**STATED GOAL:**
Beginning with the first line of the entries below, quote each line until you reach and include the line with "spandrel a storey.".

**DATA FOR THIS EXERCISE:**
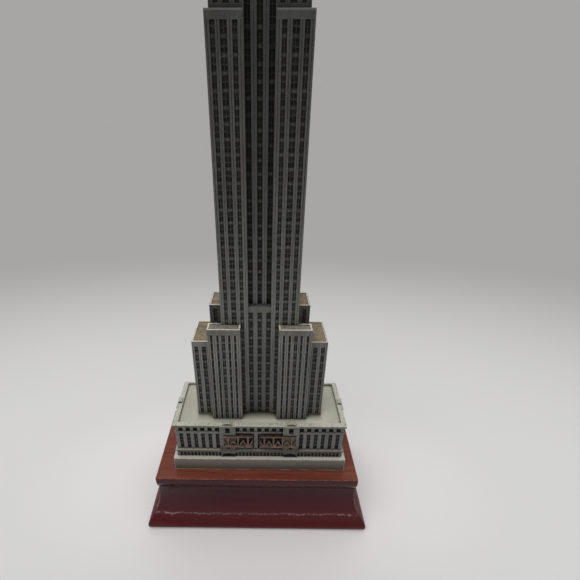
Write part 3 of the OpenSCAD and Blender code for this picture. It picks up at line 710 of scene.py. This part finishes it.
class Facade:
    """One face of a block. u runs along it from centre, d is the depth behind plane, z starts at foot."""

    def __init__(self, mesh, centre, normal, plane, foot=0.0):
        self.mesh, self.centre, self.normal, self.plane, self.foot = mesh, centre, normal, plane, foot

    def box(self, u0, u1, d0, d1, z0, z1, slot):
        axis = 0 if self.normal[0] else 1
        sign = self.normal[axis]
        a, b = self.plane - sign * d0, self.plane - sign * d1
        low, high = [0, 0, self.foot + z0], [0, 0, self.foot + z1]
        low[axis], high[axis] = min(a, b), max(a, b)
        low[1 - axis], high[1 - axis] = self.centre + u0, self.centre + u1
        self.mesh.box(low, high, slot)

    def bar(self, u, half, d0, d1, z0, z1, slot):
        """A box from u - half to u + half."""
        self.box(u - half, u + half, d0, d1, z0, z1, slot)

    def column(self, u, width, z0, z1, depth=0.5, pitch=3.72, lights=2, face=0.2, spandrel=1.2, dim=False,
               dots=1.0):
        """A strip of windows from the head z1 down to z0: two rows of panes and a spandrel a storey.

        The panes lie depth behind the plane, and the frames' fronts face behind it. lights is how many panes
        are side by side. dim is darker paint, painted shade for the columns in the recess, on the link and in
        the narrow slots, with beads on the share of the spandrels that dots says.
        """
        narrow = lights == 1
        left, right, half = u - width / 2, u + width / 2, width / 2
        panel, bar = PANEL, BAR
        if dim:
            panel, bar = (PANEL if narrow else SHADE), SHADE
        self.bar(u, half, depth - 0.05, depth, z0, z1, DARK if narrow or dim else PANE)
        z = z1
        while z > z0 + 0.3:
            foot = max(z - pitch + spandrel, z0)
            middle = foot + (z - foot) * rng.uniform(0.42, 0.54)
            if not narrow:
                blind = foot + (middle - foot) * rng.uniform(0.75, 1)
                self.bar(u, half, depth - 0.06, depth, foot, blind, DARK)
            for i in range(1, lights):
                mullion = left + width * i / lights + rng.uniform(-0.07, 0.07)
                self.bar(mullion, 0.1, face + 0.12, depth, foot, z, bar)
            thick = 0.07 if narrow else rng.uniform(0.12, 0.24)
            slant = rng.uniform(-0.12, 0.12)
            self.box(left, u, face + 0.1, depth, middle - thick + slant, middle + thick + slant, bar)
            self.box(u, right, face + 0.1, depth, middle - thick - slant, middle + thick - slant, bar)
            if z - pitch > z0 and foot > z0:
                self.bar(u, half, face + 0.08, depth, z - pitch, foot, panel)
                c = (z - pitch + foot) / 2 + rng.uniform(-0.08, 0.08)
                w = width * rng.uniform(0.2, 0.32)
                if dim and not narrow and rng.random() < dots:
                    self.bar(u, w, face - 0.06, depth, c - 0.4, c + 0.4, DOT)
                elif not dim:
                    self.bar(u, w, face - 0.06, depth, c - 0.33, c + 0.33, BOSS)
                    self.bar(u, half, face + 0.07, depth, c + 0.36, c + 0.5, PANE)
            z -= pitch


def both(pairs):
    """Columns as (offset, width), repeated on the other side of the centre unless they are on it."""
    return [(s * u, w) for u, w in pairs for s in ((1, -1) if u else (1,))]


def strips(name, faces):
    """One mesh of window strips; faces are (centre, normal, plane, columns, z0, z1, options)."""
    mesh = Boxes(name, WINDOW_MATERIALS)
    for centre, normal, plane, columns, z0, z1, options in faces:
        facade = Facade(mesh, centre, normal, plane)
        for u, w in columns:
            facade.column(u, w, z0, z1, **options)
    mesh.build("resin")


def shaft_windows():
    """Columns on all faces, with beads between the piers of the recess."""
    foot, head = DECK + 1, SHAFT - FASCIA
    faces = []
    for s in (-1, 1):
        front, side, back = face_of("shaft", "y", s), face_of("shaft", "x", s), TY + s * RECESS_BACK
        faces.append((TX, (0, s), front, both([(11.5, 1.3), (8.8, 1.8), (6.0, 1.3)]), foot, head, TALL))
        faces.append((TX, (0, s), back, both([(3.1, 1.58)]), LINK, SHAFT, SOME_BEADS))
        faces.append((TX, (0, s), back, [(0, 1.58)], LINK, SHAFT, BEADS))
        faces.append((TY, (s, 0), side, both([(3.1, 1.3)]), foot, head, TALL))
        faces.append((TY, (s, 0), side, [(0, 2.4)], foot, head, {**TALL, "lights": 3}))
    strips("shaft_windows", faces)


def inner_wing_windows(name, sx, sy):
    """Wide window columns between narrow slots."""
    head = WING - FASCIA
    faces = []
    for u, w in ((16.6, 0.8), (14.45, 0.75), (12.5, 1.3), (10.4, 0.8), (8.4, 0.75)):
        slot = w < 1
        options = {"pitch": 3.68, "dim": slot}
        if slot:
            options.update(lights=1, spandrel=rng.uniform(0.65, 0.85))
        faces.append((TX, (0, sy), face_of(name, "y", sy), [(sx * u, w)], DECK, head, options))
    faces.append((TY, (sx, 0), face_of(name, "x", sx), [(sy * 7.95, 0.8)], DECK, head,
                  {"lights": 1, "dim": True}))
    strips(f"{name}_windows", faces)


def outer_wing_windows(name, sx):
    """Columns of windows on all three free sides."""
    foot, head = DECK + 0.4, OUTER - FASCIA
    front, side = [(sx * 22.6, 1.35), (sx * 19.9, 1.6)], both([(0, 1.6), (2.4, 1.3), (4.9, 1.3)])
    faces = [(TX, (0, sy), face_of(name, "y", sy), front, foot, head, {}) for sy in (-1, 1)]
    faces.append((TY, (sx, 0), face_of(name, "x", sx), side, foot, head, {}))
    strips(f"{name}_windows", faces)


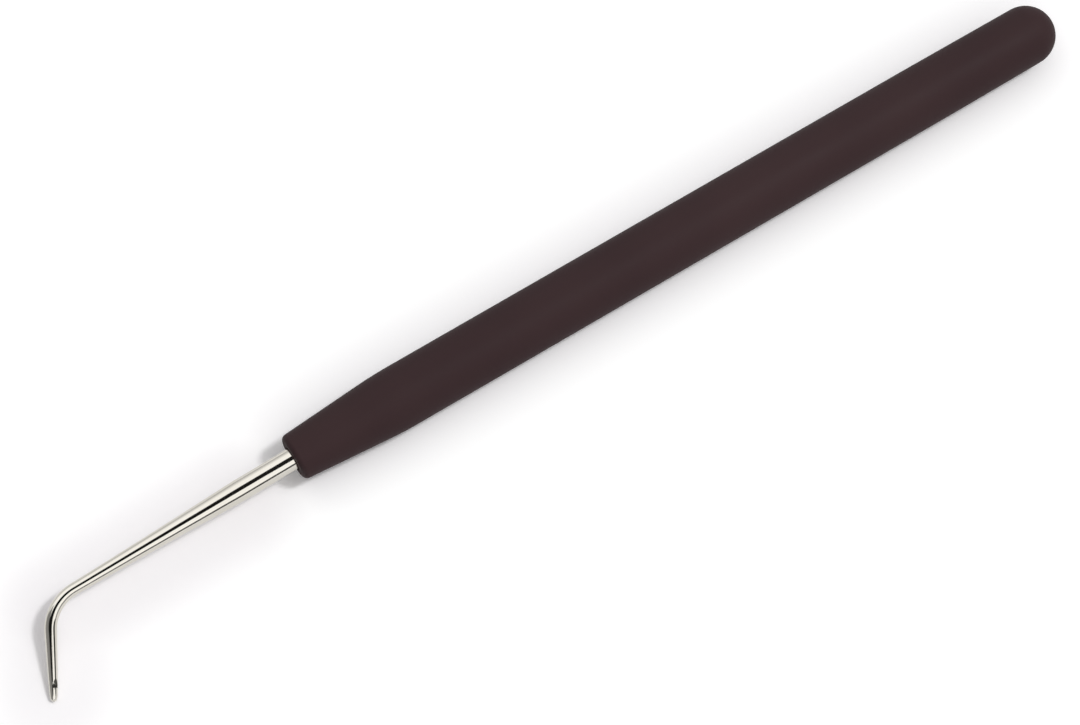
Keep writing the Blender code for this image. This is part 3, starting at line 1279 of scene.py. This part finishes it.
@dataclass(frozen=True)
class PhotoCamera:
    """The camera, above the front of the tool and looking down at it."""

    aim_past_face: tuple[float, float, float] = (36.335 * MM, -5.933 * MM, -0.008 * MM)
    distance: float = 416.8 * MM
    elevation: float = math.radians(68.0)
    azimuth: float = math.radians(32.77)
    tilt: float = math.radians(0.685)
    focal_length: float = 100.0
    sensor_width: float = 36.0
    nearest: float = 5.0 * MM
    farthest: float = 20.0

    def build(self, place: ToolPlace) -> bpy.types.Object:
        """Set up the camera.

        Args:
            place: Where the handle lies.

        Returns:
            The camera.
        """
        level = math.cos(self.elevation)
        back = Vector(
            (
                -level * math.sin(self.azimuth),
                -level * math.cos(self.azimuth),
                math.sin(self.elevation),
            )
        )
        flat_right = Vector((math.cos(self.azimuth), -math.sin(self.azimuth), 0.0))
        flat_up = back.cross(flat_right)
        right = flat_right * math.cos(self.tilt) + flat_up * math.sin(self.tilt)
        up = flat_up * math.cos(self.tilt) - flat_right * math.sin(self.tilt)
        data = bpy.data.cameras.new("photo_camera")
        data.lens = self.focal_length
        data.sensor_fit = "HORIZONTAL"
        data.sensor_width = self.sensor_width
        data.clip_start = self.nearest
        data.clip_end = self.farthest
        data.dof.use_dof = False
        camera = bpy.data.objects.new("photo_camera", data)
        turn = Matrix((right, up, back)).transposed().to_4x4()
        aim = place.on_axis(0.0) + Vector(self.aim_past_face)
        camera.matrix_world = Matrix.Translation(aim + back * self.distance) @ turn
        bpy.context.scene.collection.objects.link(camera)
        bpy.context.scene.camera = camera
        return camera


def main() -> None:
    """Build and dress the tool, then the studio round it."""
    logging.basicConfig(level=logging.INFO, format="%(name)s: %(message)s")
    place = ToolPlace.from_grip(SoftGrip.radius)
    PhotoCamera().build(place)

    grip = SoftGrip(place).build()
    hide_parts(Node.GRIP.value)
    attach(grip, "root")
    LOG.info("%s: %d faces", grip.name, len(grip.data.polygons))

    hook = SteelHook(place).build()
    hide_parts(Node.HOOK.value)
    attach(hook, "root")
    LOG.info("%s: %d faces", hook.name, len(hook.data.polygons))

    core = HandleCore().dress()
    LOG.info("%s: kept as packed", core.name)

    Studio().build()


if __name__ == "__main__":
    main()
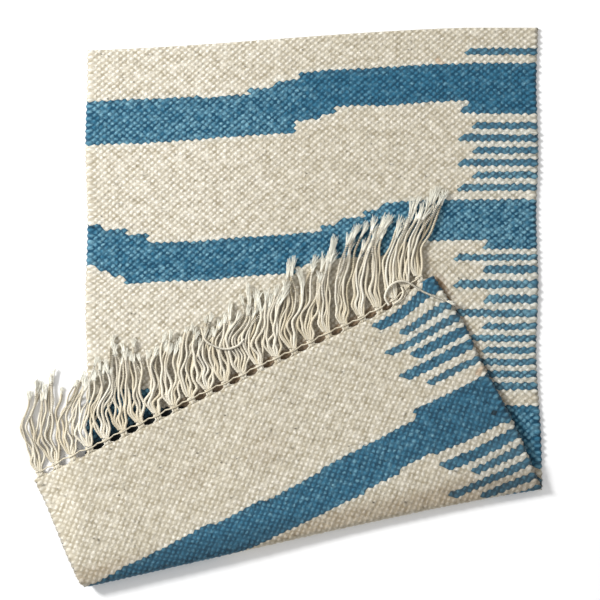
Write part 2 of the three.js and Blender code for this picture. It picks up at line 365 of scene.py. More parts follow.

**COMPLETE OUTPUT:**
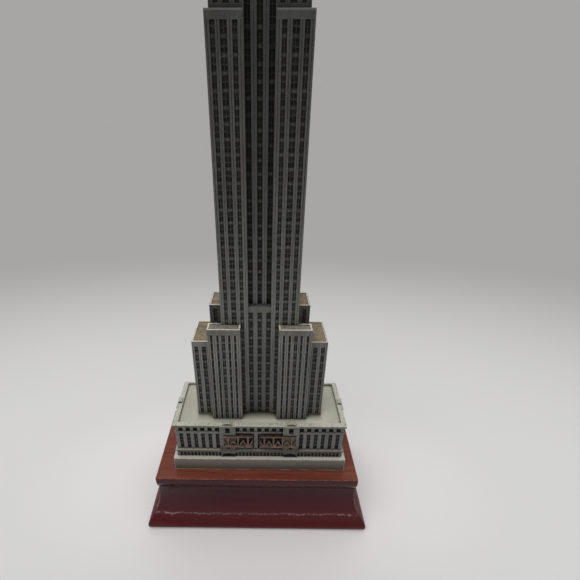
Write part 3 of the OpenSCAD and Blender code for this picture. It picks up at line 710 of scene.py. This part finishes it.
class Facade:
    """One face of a block. u runs along it from centre, d is the depth behind plane, z starts at foot."""

    def __init__(self, mesh, centre, normal, plane, foot=0.0):
        self.mesh, self.centre, self.normal, self.plane, self.foot = mesh, centre, normal, plane, foot

    def box(self, u0, u1, d0, d1, z0, z1, slot):
        axis = 0 if self.normal[0] else 1
        sign = self.normal[axis]
        a, b = self.plane - sign * d0, self.plane - sign * d1
        low, high = [0, 0, self.foot + z0], [0, 0, self.foot + z1]
        low[axis], high[axis] = min(a, b), max(a, b)
        low[1 - axis], high[1 - axis] = self.centre + u0, self.centre + u1
        self.mesh.box(low, high, slot)

    def bar(self, u, half, d0, d1, z0, z1, slot):
        """A box from u - half to u + half."""
        self.box(u - half, u + half, d0, d1, z0, z1, slot)

    def column(self, u, width, z0, z1, depth=0.5, pitch=3.72, lights=2, face=0.2, spandrel=1.2, dim=False,
               dots=1.0):
        """A strip of windows from the head z1 down to z0: two rows of panes and a spandrel a storey.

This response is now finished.